INSTRUCTION: Repeat, exactly as written, every line from the one holding "const group = new THREE.Group();" through the one holding "in imported if". Leave out all other lines.

LISTING:
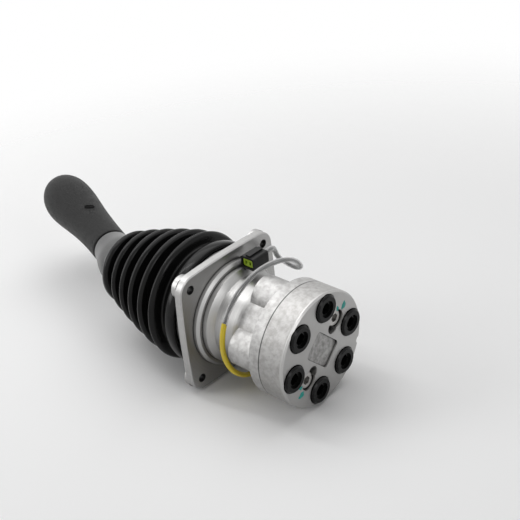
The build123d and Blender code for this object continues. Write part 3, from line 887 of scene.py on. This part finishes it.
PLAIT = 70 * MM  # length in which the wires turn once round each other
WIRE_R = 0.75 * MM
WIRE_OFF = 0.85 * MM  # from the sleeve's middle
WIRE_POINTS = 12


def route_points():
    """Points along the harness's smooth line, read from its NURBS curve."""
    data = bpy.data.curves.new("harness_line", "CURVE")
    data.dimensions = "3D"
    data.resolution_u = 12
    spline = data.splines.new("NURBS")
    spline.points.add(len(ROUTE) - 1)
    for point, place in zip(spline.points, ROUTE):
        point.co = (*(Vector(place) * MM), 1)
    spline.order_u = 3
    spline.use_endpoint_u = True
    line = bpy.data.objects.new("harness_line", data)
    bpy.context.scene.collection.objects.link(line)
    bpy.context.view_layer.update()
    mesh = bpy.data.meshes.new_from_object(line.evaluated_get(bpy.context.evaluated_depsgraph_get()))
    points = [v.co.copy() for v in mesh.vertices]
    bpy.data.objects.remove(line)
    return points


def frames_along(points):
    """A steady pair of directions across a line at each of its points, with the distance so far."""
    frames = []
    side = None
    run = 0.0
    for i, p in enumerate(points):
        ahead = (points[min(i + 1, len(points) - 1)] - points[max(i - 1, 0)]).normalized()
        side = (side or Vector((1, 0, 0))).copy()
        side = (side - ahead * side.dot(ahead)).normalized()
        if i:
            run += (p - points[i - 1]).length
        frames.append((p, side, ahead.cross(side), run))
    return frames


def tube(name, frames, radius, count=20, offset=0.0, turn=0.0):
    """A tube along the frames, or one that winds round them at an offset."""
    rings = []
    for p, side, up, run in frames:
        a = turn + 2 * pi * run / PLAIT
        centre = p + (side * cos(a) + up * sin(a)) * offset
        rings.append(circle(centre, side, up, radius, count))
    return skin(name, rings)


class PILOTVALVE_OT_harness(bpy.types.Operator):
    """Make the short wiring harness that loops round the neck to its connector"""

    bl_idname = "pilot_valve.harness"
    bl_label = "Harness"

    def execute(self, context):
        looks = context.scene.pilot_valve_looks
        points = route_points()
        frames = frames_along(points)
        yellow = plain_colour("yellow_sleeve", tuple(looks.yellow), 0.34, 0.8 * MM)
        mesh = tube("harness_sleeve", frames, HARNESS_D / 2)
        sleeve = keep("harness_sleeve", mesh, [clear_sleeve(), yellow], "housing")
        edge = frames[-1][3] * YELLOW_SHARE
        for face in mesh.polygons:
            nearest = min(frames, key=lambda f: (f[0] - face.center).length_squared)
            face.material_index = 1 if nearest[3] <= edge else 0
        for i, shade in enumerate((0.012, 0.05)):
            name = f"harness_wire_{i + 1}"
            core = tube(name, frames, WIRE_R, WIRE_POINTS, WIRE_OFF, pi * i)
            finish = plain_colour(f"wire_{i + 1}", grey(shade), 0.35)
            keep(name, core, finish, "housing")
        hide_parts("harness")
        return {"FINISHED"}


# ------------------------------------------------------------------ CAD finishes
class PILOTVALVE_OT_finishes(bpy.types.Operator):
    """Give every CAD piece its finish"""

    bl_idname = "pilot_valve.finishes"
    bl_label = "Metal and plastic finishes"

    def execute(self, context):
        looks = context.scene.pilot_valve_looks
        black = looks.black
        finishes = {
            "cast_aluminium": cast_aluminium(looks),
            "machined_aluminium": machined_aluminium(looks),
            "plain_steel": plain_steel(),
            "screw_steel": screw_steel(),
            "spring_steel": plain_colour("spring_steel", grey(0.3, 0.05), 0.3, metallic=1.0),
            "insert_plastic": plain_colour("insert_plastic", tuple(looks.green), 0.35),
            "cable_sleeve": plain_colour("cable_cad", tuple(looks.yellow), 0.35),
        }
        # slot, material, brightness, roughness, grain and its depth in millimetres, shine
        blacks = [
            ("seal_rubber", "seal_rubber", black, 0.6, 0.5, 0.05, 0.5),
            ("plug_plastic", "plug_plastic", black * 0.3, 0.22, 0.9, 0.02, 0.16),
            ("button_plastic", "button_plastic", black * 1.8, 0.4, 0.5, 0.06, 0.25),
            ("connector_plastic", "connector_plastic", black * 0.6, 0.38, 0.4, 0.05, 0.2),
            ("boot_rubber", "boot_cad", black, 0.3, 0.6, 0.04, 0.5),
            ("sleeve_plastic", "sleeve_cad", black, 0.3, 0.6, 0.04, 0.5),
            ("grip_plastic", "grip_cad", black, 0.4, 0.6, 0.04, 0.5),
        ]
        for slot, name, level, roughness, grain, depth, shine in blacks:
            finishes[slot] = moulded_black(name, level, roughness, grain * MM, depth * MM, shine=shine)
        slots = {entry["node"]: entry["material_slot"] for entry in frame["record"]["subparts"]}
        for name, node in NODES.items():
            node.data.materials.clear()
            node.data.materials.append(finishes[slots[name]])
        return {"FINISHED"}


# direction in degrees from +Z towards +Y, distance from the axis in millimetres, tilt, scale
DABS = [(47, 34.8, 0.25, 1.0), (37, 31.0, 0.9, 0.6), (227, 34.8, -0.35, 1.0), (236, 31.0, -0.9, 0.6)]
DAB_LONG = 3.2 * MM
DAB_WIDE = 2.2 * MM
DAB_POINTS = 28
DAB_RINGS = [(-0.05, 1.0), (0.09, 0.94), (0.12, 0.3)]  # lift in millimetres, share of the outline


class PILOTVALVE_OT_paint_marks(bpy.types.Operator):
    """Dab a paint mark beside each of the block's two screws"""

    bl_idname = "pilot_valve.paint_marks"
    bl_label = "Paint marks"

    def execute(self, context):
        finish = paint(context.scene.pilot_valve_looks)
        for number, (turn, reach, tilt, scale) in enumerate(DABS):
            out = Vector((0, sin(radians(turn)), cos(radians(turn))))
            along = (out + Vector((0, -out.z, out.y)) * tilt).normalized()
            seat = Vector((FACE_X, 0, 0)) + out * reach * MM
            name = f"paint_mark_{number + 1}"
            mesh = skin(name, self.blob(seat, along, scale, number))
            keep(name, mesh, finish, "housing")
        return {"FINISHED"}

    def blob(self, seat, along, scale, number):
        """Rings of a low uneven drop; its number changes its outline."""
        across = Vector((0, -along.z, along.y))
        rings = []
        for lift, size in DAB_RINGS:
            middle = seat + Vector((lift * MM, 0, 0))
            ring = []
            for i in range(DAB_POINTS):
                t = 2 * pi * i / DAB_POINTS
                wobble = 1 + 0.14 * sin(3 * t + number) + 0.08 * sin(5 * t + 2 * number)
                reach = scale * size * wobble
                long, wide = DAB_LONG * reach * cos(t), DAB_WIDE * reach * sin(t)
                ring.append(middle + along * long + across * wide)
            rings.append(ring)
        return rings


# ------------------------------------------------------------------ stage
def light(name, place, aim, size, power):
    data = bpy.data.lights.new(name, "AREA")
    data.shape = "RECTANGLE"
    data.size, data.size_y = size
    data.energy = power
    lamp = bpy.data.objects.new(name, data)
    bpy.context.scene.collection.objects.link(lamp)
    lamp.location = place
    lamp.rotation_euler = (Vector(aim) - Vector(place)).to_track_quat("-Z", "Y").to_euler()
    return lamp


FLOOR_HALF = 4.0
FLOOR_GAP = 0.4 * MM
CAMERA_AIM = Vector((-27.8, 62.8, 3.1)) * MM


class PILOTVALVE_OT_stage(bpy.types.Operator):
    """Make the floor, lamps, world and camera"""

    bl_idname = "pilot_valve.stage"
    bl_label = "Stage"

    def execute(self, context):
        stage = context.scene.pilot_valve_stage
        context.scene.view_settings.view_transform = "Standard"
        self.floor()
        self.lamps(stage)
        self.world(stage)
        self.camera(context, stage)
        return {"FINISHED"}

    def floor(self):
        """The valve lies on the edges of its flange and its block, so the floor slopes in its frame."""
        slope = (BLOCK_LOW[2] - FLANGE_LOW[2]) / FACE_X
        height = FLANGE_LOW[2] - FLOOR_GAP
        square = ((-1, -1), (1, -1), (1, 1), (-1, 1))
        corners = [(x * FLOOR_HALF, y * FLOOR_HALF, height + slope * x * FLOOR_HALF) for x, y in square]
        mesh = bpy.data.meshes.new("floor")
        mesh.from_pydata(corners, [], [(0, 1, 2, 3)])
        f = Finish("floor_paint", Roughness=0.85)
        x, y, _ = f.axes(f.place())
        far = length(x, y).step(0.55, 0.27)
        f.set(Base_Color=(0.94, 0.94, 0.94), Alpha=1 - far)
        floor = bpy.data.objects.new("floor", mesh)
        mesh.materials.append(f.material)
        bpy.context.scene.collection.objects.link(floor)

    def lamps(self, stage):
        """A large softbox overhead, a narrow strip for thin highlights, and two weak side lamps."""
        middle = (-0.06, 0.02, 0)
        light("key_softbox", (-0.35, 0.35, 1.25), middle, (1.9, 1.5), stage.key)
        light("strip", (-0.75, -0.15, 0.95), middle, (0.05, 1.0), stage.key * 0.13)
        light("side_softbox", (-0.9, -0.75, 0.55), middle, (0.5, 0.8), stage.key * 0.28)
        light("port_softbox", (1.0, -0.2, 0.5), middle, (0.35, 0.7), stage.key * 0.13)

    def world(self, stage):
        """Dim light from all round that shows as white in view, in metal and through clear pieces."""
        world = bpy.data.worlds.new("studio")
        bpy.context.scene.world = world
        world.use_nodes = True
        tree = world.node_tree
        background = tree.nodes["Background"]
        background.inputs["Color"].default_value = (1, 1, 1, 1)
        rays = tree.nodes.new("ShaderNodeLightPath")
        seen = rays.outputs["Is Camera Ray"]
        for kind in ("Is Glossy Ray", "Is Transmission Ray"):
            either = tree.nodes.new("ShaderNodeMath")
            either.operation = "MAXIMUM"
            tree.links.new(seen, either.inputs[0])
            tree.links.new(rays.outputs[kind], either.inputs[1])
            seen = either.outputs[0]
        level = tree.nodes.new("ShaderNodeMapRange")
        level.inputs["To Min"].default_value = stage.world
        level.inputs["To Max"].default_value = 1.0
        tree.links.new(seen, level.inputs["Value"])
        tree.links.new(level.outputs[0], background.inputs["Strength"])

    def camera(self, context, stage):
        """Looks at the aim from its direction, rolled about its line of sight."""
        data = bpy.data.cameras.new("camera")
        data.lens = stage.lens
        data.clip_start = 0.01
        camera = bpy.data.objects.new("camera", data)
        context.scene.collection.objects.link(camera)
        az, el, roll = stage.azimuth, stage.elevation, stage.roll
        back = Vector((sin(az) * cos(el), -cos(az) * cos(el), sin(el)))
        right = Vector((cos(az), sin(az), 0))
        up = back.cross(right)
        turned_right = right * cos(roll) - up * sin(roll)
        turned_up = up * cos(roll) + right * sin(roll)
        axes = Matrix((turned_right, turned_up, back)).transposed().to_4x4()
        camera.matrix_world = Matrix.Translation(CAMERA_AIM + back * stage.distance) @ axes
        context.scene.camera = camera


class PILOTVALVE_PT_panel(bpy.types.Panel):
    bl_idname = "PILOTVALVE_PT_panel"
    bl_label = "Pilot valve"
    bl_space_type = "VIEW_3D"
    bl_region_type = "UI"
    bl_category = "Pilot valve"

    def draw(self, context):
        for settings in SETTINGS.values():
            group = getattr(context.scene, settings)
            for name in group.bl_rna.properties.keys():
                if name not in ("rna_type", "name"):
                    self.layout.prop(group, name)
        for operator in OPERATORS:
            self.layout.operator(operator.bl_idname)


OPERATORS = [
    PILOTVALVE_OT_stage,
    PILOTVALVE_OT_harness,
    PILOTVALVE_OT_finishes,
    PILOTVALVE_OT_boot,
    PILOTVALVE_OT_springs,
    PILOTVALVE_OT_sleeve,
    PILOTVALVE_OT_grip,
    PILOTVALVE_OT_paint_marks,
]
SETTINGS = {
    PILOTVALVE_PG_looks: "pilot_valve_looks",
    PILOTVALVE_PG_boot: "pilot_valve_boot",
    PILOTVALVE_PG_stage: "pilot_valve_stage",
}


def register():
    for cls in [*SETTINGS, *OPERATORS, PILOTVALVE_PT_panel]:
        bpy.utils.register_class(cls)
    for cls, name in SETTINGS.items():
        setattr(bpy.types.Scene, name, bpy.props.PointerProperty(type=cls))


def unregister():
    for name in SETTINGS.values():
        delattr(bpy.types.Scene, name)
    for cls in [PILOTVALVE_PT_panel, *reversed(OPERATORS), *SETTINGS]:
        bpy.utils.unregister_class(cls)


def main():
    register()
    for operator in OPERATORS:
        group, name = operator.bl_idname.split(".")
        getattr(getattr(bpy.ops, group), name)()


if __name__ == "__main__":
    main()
---
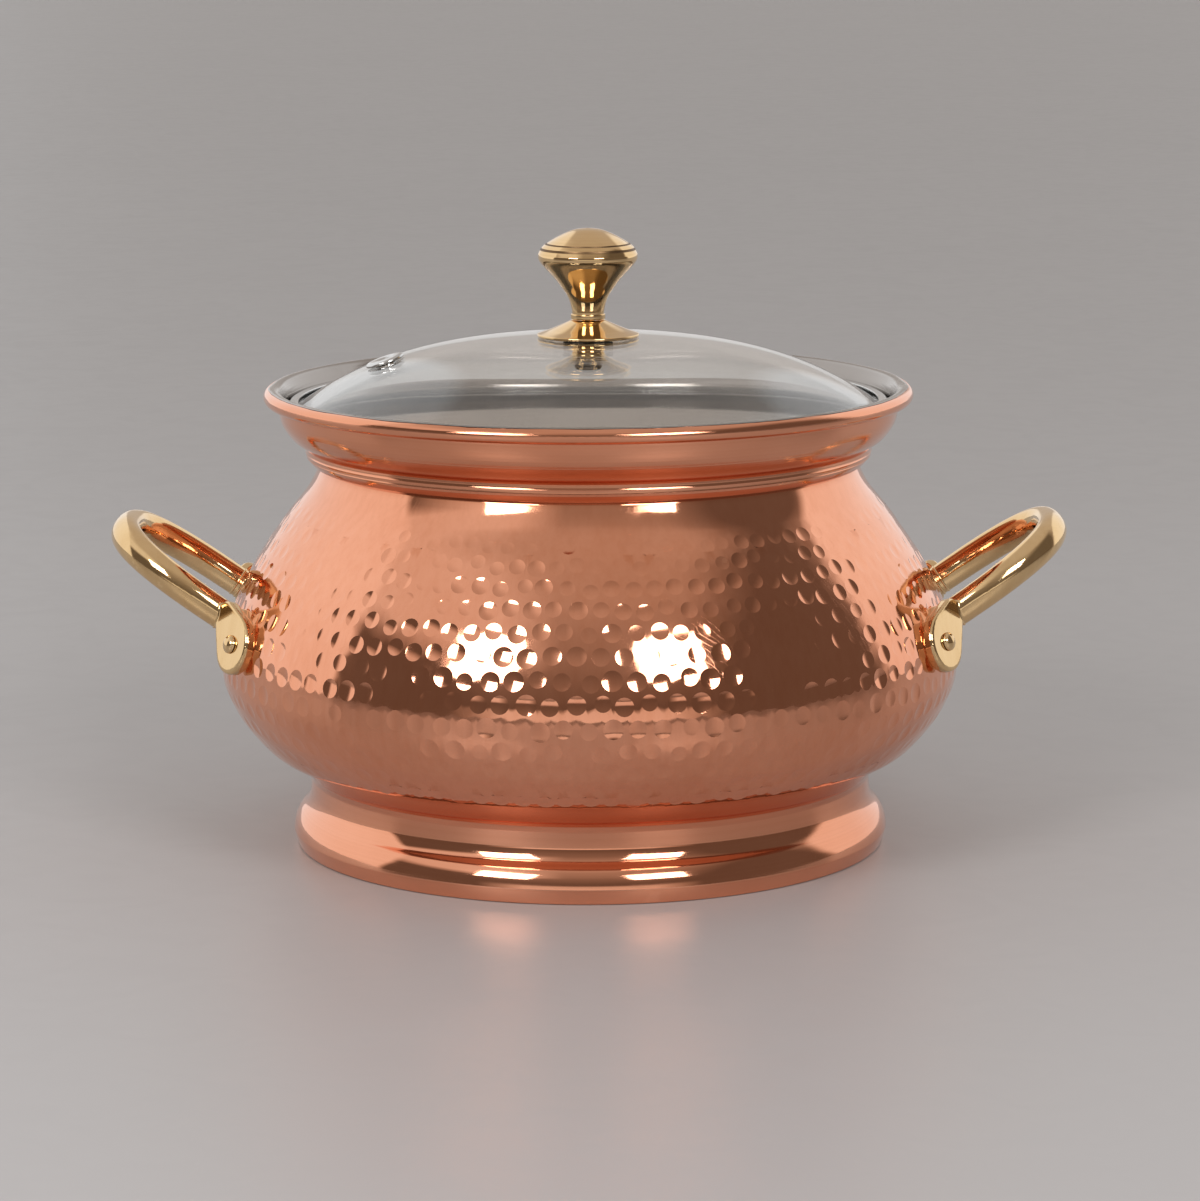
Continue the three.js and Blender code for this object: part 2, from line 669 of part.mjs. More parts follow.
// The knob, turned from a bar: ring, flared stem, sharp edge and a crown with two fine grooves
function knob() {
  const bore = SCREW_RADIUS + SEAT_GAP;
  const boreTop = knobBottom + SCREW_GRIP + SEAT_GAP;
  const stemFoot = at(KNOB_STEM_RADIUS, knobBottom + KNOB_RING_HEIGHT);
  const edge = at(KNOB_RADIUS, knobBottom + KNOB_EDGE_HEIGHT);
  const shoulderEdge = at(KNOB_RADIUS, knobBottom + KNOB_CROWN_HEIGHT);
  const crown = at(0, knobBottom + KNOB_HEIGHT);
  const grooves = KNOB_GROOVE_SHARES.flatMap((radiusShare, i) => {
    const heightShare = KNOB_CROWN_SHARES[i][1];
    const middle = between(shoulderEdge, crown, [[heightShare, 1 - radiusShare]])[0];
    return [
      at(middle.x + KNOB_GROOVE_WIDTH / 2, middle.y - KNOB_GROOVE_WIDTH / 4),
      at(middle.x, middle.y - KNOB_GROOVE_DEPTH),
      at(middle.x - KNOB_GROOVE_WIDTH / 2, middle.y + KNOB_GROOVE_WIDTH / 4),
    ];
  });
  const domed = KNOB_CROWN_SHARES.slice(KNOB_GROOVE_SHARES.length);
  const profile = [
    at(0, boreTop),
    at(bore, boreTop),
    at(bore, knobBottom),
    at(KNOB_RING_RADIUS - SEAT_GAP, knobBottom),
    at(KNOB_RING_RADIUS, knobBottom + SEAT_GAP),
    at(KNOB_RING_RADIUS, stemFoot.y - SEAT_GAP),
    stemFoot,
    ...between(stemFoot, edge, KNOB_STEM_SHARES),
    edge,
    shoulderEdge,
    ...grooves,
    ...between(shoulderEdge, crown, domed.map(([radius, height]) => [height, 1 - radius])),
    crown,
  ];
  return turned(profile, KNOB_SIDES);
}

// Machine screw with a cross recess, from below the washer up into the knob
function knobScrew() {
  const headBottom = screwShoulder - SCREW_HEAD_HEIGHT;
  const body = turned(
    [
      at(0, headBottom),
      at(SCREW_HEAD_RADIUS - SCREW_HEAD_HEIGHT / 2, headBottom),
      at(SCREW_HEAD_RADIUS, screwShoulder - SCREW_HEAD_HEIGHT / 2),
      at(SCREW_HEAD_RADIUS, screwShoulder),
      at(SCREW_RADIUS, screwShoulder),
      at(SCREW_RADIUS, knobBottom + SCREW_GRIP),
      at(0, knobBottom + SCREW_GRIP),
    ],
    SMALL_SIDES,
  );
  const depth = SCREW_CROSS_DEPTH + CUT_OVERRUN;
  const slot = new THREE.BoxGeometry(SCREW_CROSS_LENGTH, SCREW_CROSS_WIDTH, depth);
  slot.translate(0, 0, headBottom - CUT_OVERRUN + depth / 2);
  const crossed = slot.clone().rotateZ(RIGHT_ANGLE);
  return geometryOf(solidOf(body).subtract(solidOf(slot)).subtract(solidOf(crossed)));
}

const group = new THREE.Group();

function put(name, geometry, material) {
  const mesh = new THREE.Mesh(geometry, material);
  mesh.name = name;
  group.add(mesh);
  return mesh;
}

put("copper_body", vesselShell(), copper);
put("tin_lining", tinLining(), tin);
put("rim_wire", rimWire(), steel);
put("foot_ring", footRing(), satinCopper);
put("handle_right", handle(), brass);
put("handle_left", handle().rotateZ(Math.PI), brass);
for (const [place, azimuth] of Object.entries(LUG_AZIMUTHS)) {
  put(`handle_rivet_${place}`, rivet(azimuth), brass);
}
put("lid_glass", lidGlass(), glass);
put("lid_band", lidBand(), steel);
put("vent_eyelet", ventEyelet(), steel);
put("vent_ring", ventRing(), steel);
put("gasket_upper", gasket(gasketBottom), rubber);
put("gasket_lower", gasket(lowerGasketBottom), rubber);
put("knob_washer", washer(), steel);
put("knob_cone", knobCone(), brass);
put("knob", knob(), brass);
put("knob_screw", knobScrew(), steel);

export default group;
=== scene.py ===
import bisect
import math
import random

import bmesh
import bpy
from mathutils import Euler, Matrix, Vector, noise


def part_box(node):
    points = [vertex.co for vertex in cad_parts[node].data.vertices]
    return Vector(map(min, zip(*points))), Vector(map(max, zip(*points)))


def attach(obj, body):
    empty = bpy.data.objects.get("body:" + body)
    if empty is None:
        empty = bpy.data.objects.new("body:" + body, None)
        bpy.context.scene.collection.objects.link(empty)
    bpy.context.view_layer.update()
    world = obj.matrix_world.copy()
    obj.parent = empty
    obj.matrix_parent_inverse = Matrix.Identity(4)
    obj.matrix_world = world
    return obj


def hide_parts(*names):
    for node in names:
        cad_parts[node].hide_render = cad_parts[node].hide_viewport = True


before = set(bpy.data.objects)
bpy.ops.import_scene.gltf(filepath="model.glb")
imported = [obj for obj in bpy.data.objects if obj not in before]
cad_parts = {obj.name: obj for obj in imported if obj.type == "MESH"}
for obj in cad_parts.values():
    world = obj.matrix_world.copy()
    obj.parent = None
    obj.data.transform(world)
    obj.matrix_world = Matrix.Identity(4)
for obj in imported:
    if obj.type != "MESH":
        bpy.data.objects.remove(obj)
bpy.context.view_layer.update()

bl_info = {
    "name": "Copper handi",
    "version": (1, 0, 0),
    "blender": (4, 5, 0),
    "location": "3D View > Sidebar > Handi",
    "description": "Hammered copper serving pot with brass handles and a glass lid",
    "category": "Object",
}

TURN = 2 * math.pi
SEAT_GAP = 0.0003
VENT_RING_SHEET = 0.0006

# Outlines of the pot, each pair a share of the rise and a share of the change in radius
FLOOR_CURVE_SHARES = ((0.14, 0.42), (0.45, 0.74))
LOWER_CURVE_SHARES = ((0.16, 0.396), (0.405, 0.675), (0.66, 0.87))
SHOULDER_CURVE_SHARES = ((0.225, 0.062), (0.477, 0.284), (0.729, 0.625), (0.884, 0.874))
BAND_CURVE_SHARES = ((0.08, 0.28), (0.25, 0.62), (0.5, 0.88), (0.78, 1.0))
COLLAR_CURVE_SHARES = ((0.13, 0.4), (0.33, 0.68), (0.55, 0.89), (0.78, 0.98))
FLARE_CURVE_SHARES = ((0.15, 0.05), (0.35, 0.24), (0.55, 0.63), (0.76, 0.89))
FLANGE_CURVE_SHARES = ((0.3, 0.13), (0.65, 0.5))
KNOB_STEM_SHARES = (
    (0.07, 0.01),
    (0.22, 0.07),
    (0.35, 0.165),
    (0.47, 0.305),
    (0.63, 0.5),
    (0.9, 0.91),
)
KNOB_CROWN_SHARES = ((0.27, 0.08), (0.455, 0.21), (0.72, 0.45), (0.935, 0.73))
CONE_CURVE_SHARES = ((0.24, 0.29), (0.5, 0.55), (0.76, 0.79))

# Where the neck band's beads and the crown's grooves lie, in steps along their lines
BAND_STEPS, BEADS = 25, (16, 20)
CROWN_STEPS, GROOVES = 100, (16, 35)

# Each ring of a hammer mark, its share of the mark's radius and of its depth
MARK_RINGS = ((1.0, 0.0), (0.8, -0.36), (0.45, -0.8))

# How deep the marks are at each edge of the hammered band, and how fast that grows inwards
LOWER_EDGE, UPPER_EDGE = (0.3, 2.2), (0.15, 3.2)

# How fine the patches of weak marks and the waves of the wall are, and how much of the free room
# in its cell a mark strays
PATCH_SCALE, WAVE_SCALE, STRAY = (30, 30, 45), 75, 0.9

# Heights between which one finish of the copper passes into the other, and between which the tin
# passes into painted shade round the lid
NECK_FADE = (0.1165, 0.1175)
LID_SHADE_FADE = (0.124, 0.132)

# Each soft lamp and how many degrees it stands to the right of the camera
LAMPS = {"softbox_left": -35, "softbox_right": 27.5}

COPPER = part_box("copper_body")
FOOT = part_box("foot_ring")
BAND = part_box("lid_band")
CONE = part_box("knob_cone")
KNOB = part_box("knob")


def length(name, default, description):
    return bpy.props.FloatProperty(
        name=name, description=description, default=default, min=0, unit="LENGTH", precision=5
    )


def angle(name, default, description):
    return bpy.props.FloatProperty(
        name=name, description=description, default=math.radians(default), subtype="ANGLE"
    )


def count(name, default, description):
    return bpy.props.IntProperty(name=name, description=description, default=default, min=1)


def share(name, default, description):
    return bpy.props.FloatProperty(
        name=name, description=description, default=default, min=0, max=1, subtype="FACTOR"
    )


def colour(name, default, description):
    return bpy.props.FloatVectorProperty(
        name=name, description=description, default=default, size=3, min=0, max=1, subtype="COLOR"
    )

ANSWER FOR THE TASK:
const group = new THREE.Group();

function put(name, geometry, material) {
  const mesh = new THREE.Mesh(geometry, material);
  mesh.name = name;
  group.add(mesh);
  return mesh;
}

put("copper_body", vesselShell(), copper);
put("tin_lining", tinLining(), tin);
put("rim_wire", rimWire(), steel);
put("foot_ring", footRing(), satinCopper);
put("handle_right", handle(), brass);
put("handle_left", handle().rotateZ(Math.PI), brass);
for (const [place, azimuth] of Object.entries(LUG_AZIMUTHS)) {
  put(`handle_rivet_${place}`, rivet(azimuth), brass);
}
put("lid_glass", lidGlass(), glass);
put("lid_band", lidBand(), steel);
put("vent_eyelet", ventEyelet(), steel);
put("vent_ring", ventRing(), steel);
put("gasket_upper", gasket(gasketBottom), rubber);
put("gasket_lower", gasket(lowerGasketBottom), rubber);
put("knob_washer", washer(), steel);
put("knob_cone", knobCone(), brass);
put("knob", knob(), brass);
put("knob_screw", knobScrew(), steel);

export default group;
=== scene.py ===
import bisect
import math
import random

import bmesh
import bpy
from mathutils import Euler, Matrix, Vector, noise


def part_box(node):
    points = [vertex.co for vertex in cad_parts[node].data.vertices]
    return Vector(map(min, zip(*points))), Vector(map(max, zip(*points)))


def attach(obj, body):
    empty = bpy.data.objects.get("body:" + body)
    if empty is None:
        empty = bpy.data.objects.new("body:" + body, None)
        bpy.context.scene.collection.objects.link(empty)
    bpy.context.view_layer.update()
    world = obj.matrix_world.copy()
    obj.parent = empty
    obj.matrix_parent_inverse = Matrix.Identity(4)
    obj.matrix_world = world
    return obj


def hide_parts(*names):
    for node in names:
        cad_parts[node].hide_render = cad_parts[node].hide_viewport = True


before = set(bpy.data.objects)
bpy.ops.import_scene.gltf(filepath="model.glb")
imported = [obj for obj in bpy.data.objects if obj not in before]
cad_parts = {obj.name: obj for obj in imported if obj.type == "MESH"}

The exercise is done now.